Why paperwork and technology are not enough
When organisations are faced with new regulatory requirements it’s natural to look for solutions that can be implemented quickly and confidently. Yet that often leads to two common approaches. The first is expanding documentation by creating more detailed procedures, plans, and policies. The second is investing in technology by introducing systems intended to manage or automate compliance. Both can play a role. Neither will do it all for the business.
Martyn’s Law does not require businesses to prove that they have the most detailed procedures, or the most advanced systems. It requires them to demonstrate that their operation can respond effectively. That outcome cannot be purchased or documented into existence. Technology, for example, can significantly improve visibility, communication, and auditability. A well-implemented incident management system can provide a single source of truth, enable real-time reporting, and create stronger, more reliable, time-stamped records of activity. These are all valuable capabilities, particularly when it comes to evidencing decisions and coordinating teams. But those benefits only materialise when the surrounding operation supports them.
If reporting is inconsistent, data will be incomplete. If teams are not engaged, systems will be bypassed. If processes are unclear, technology will reflect that confusion rather than resolve it. The same applies to documentation. Detailed procedures may appear comprehensive, but if they are too complex to interpret quickly, they introduce hesitation at the exact moment clarity is needed. The legislation, and the guidance supporting it, point in a different, better direction. They point to having clarity over complexity, usability over excessive detail, and adaptability over rigid instructions.
Culture
The statutory guidance is explicit that protective security is based on a good security culture. It describes this as shared values across an organisation that shape how people think about and approach security, and notes that it takes effort and leadership to build.
Culture is sometimes treated as vague or secondary when leaders are faced with legal duties and regulatory expectations, however in practice, culture determines whether those duties work. It determines whether staff report suspicious behaviour quickly, or assume someone else will; whether contractors are included in briefings, or treated as separate from the core operation; whether exercises are taken seriously, or treated as box-ticking; whether control rooms receive useful information early, or fragmented updates too late. For governments looking at Martyn’s Law from outside the UK, this is one of the most important lessons: regulation can set expectations, but it cannot create operational maturity by itself. When there is a good culture in place, compliance becomes far more straightforward. Without it, even well-designed processes can struggle to deliver the intended outcome.

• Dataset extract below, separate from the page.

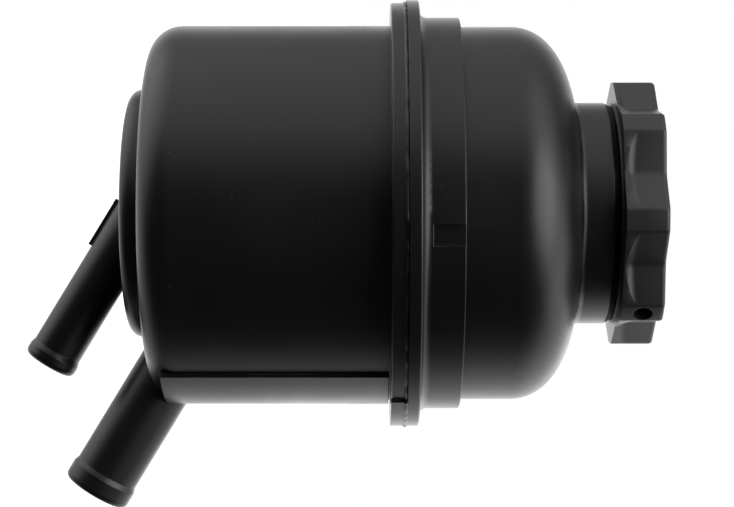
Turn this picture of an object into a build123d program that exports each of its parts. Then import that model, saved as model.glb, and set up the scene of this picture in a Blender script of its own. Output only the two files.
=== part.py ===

The real measure of preparedness
Martyn’s Law will now push organisations to review policies, procedures and governance. But the real test will be whether organisations can act effectively when it matters, not just create detailed documents of procedures. That means building a culture where safety and security are part of daily operations. Where training is taken seriously. Is easily remembered. And enacted when it counts. Where contractors are included, information moves quickly and leadership is visible. Where tools and procedures are simple enough to use and strong enough to stand up to scrutiny.
Public safety is not strengthened by paperwork alone. It is strengthened by people, culture, coordination and the discipline to keep improving before an incident forces the issue.